Cheapened because we are both willing to leave it there, where admittedly it might belong, instead of looking eachother in the eye. Which I doubt we've ever done. I mean really looked. I could probably dwell in the depths of your eyes forever, but I've rarely, if ever, been given the chance. Either that, or I have and didn't take it. So tell me, how can we be so intrigued and drawn to eachother yet be so removed from the reality of ourselves? Therein lies the problem, I guess.

I have issues. You have issues. Hell, we've all got issues. But using that as an excuse not to give this a chance is cheap. I know I'm not a psychiatrist, but I could prescribe you everything I have. I can't promise a cure or even improvement, but I can promise I'll be all of me for you. There's not much more I can offer.

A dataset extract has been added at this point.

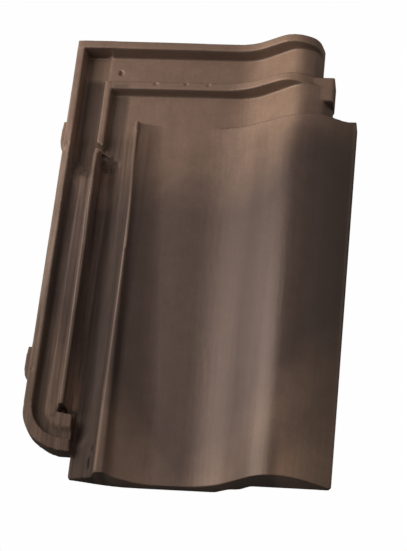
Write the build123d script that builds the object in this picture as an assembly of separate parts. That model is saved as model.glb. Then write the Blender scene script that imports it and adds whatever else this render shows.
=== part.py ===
from build123d import *
import os

# Interlocking clay pantile, pressed and fired as one piece. Millimetres.
# X runs across the tile from the underlap's outer edge to the cover roll,
# Y runs up the slope from the foot to the head, Z is up. The tile lies on
# the lip of its foot and on its two batten nibs, all of them at height zero.

# Overall plan
length = 433.0
width = 270.0             # from the underlap's edge to the outer edge of the roll
profile_height = 45.0     # height of the cover roll, which the section's heights follow
step_reach = 83.5         # lapped head part, from the step to the head edge
wall = 8.0                # clay under the trough, the channels and the roll
overrun = 5.0             # how far every cut runs past the clay
step_y = length - step_reach

# Underlap along the left side
rim_foot_left = 1.6       # outer face of the rim, which leans in towards the head
rim_head_left = 5.5
rim_foot_height = 24.0
rim_head_height = 31.0
rim_width = 7.0
rim_base = 12.0
wall_run = 2.0            # sideways run of every pressed wall
outer_floor = 20.0        # outer channel, from the foot to the drain
outer_deep_floor = 13.0   # outer channel above the drain
side_rib_left = 33.2
side_rib_width = 3.6
side_rib_height = 25.0
upper_rib_left = 34.6
upper_rib_width = 5.9
upper_slope = 4.8         # slope from the outer channel up to the uppermost zone
upper_shoulder = 1.0      # flat that ends the slope
slope_share = 0.3
channel_ledge = 2.0
channel_x = upper_rib_left + upper_rib_width + wall_run + channel_ledge
head_left = upper_rib_left + upper_rib_width / 2
tongue_inset = 2.3
tongue_left = channel_x + tongue_inset
edge_share = 0.2          # rounding of the edges, as a share of the shorter run beside them
root_share = 0.15

# Foot corner of the underlap, a rim round a low plateau
underlap_foot = 22.0
outer_corner = 39.0
inner_corner = 30.0
foot_rim = 12.0
corner_fall = 3.0         # how far the rim falls towards the inner channel
rib_end_y = 65.0
pit_length = 5.5          # pressed hollow below the end of the side rib
pit_slant = 3.0
pit_floor = 11.5

# Skirt under the foot of the underlap: what is cut below it, as shares of the inner
# channel's place and of the profile height
skirt_length = 6.0
skirt_shares = ((-0.3, 0.38, 0), (0.3, 0.38, 0.3), (0.68, 0.17, 0.4), (1.1, 0.17, 0))

# Long pad in the outer channel
pad_width = 7.0
pad_gap = 1.7
pad_height = 0.8
pad_foot = 55.0

# Inner channel, between the side rib and the strip beside the crest
gutter_floor = 9.5
gutter_shoulder = 14.3
gutter_foot = 18.0        # where the tongue ends and the channel begins to fall
gutter_foot_ramp = 20.0
gutter_head_back = 36.5   # from the step down to the channel's head end
gutter_head_ramp = 9.0
gutter_high = step_y - gutter_head_back
gutter_low = gutter_high - gutter_head_ramp

# Drain through the side rib, with the dam that turns the water
ramp_length = 20.0        # rise of the outer channel below the drain
drain_height = 12.0       # gap in the side rib
drain_floor = 12.8
dam_run = 16.5
dam_drop = 8.5
dam_width = 1.8
dam_top = 19.0
dam_head_y = gutter_high + dam_drop
drain_width = 6.0

# Sections as corners: place across the width from the inner channel, height as a
# share of the profile height, and rounding as a share of the shorter run beside
# the corner. They run over the channel, strip, crest, trough and cover roll.
foot_shares = ((0, 0.3, 0), (0.0244, 0.324, 0.3), (0.0576, 0.378, 0.3), (0.102, 0.44, 0.12),
               (0.1202, 0.7, 0.25), (0.1565, 0.724, 0.3), (0.184, 0.507, 0.35), (0.286, 0.198, 0.5),
               (0.5326, 0.204, 0.36), (0.7969, 1.2, 0.72), (0.9512, 0.631, 0.2), (1, 0.431, 0))
step_shares = ((0, 0.34, 0), (0.0244, 0.34, 0.3), (0.0576, 0.34, 0.3), (0.0989, 0.344, 0.12),
               (0.1033, 0.584, 0.4), (0.1144, 0.584, 0.4), (0.122, 0.5, 0.35), (0.192, 0.34, 0.3),
               (0.4922, 0.338, 0.35), (0.8137, 1.191, 0.72), (0.953, 0.68, 0.25), (1, 0.5, 0))
ear_shares = ((0.953, 0.76, 0.25), (1, 0.733, 0))
middle_shares = ((0, 0.34, 0), (0.5667, 0.34, 0.3), (0.7694, 1.005, 0.5),
                 (0.862, 0.862, 0.3), (0.897, 0.49, 0))
rib_shares = ((0, 0.544, 0), (0.5255, 0.544, 0.35), (0.7295, 1.12, 0.6),
              (0.8325, 0.84, 0.3), (0.897, 0.4, 0))
upper_shares = ((0, 0.396, 0), (0.5699, 0.396, 0.3), (0.7472, 0.956, 0.55),
                (0.8204, 0.8, 0.35), (0.8492, 0.4, 0))
rim_shares = ((0, 0.69, 0), (0.5548, 0.655, 0.3), (0.7273, 1.165, 0.55),
              (0.8293, 0.92, 0.4), (0.8506, 0.38, 0))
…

You want answers, solutions, results NOW. I admit it'd be nice to know where I'll end up, if I'll get that happy ending we all long for. But endings mean the fun part is over. The journey, the pain, the boredom, the uncertainty, the madness - if we've reached the end, it means all of that is over. And unless the end of the road equals me as an old, happy lady sitting on my front porch in a rocking chair with one or more people I love, I am in no rush to get there. Because in not rushing I'll have ensured that my memories and experiences are worth looking back on. In not expecting immediate results - and in their absense, moving on without second thought or glance - I'm allowing for growth.

You've been in the back of my mind for years. I don't know what it is. But the something that keeps you alive inside me is still here, wishing that you might look at me, let me look at you, and realize this just might be worth it.

love.

Monday, May 08, 2006

well.

that was a pleasant surprise.

Monday, May 01, 2006

my catch 22

... is paradoxical endings.

they mark accomplishments (or failures, whichever the case may be). they mark a closing of one moment and an opening of the next.

they can tear your heart out. they can inflate your ego. they can scare the living bajeebers out of you. they can induce the highest high of hope....

but at the moment, i'm feeling an overwhelming melancholy. this happens to me at every endpoint in my life. my gut churns into knots and my heels dig holes in the ground. i don't want change. ever. at least not right when it's about to happen.

don't get me wrong. i love possibility and the unknown. and i really do love change. but in the beginning, i never want to give up the comfort, the safety, and the love i found in the last beginning of my life. because that inevitably means i risk losing part of what made that time wonderful.

and right now i want to bask in this beginning's wonder before it ends. which, i suppose if i had to name a date, is this saturday when i graduate. and then when vanessa leaves. and then when mikey leaves. and any other number of dates where people leave the moments which marked my last beginning behind.

i just hope the next one is as magical as the last.